Wine of the Month
VINA SAN PEDRO 1865 SINGLE VINEYARD CARMENERE 2015
The wine: Full-bodied, dry red table wine.
The grapes: 100 percent Carménère.
The source: Maule Valley of Chile.
The verdict: For decades, Chilean winemakers produced stellar Merlots. One problem: In many cases the grapes involved were not Merlot, but Carménère, a minor red Bordeaux grape that thrived in Chile. Genetic testing resolved the issue. Moving right along, today Chilean winemakers produce stellar Carménères — and this is one. Racy fruit flavors of red cherries abound in this nicely balanced red. Herb-spice aromatics tease the nose and soft tannins wrap up the whole package. Vina San Pedro is not a common brand, but the wines are available in Georgia. Lamb lovers, this is the match for a platter of sizzling chops lightly dusted with ground rosemary.
The price: About $19.
As I recover from hand surgery in early September, I’m cleaning out what can charitably be called a rat’s nest of notes, reminders, outdated coupons, messages to me from me that make no sense whatsoever, etc.
For the record, I have received protest notes from many rats claiming I have defamed them. It’s that bad.
In all that debris I uncovered some questions I’ve received over the past few months from readers, students in my Brenau University wine education classes and folks who just want to bug me.
When I get an inquiry I respond right away to the questioner and ask if I may use it in a future column. Note: If you have a question about wine that keeps you awake at night my email address is at the end of this column. I’ll be glad to hear from you.
Q: I always thought France produced the most wine in the world. But I read somewhere that Italy is No. 1. Which is it?
A: Historically France has been the world leader in wine production. But this year Italy has reported a whopping 15% increase in production. And if that holds through the end of the year, Italy will claim the No. 1 position. Italy is both a good and bad example of how to make wine. After World War II and into the early 1980s Italy staked its reputation largely on poorly made, badly regulated wines such as those straw-covered bottles of Chianti, and cheap semi-sweet wines such as Lambrusco. In the mid-80s, however, Italian wine producers and government regulators cleaned up their sloppy mess and forged ahead with newer, more restrictive growing and production regulations and — more important — enforced them. Over the past 25 years the result is substantially higher quality and more varieties of wine coming out of Europe’s boot. FYI the rankings of the remaining Top 5 are: 3. Spain, 4. United States, 5. Australia.

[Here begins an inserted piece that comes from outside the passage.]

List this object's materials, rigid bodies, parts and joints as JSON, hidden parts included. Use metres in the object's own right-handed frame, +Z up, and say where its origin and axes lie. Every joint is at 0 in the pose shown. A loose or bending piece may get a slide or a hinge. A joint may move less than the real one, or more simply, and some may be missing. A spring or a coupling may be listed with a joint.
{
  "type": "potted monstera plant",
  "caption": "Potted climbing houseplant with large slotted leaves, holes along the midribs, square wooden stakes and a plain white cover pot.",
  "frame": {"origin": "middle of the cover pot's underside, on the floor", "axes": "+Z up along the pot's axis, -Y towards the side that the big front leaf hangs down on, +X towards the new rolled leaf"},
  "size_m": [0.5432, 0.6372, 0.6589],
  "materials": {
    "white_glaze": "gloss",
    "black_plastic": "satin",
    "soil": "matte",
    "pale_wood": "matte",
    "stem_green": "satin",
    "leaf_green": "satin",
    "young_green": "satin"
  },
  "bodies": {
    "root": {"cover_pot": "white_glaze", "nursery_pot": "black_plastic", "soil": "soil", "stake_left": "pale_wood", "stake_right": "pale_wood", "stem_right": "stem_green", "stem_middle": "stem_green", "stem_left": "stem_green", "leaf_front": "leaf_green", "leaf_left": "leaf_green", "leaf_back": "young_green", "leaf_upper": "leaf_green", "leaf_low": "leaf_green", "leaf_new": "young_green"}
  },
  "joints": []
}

Q: I’ve read in your columns that you are a fan of dry rosé wines. And, now, so am I. I found a French rosé with the following label: Gerard Bertrand Cote des Roses. The bottle is lovely with a rosé. shape pressed into the bottom, it’s stoppered with a glass closure, not a cork, and the wine is great. I’m hooked. What can you tell me about it?

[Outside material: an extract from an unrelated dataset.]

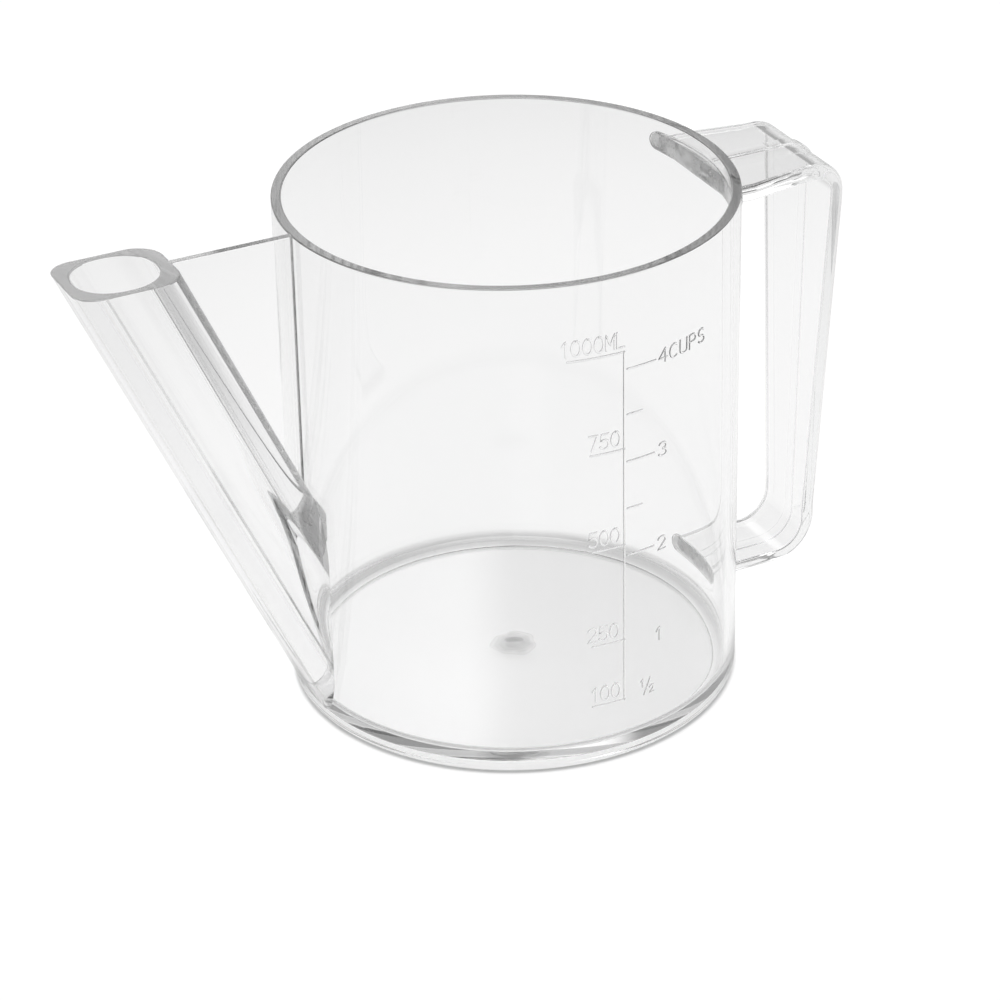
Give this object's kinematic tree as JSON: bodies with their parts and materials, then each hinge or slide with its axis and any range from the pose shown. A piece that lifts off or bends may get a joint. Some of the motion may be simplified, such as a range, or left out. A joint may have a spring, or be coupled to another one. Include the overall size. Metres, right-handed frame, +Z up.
{
  "type": "gravy separator",
  "caption": "Clear open beaker with a low slanted pouring spout joined by a web, a strap handle opposite and a raised volume scale, for pouring gravy from under its fat.",
  "frame": {"origin": "on the table under the middle of the overall length over spout and handle", "axes": "+Z up along the beaker's axis, +X towards the handle, -X towards the spout, -Y towards the side with the scale"},
  "size_m": [0.1996, 0.113, 0.131],
  "materials": {
    "beaker": "clear, colourless, polished",
    "pouring_spout": "clear, colourless, polished",
    "handle": "clear, colourless, polished"
  },
  "bodies": {
    "root": {"beaker": "beaker", "pouring_spout": "pouring_spout", "handle": "handle"}
  },
  "joints": []
}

A: I share your enthusiasm for this lovely, well-balanced rosé. In fact, it was one of the wines I offered the students in my Brenau University Learning and Leisure Institute class last spring. They loved it! Lightly pink, it’s made from a blend of Pinot Noir, Syrah and Cinsault grapes (all red) grown in southern France’s Pays d’Oc region. Crispness is maintained through fermenting and aging in stainless steel. I detected a faint hint of orange peel in the mouth. Although it’s slightly overpriced — about $18 — the graceful bottle can be repurposed. My bride stuffed one with tiny white Christmas lights and it was charming. This wine can be found just about anywhere wine is sold.
Q: Recently we were at a restaurant in Charlotte and our friend, who seems to know his wines, ordered a bottle of French white wine that I was told was very good quality. It is Pouilly Fuisse from the 2014 vintage and the producer is Louis Jadot. I enjoyed it very much and told him so. But I did not have the courage to ask him what it was. Can you tell me, please?
A: Pouilly Fuisse is a white wine from France’s exquisite Burgundy region, made from 100% Chardonnay grapes. It’s from the Maconnais region, which is home to fine values. Premium Burgundies — white and red — are among the most expensive in the world. But this wine, coming from an area between the villages of Pouilly and Fuisse can be had from a retail wine shop for $25-$30. It shows off the great virtues of Burgundian Chardonnay, without the need for a second mortgage. The firm of Louis Jadot is highly respected and established its reputation as a negociant, meaning they blend their own wines to create their own style. A Jadot label is a virtual guarantee of value and quality. You, madam, have good taste.
ADVISORY: I have previously recommended a Spanish Tempranillo — dry red wine — called Vina Fuerte that I find at Aldi. It’s a very good wine at a wonderful price. But the last four bottles I’ve opened have surprised me with dry, crumbly corks. Be aware.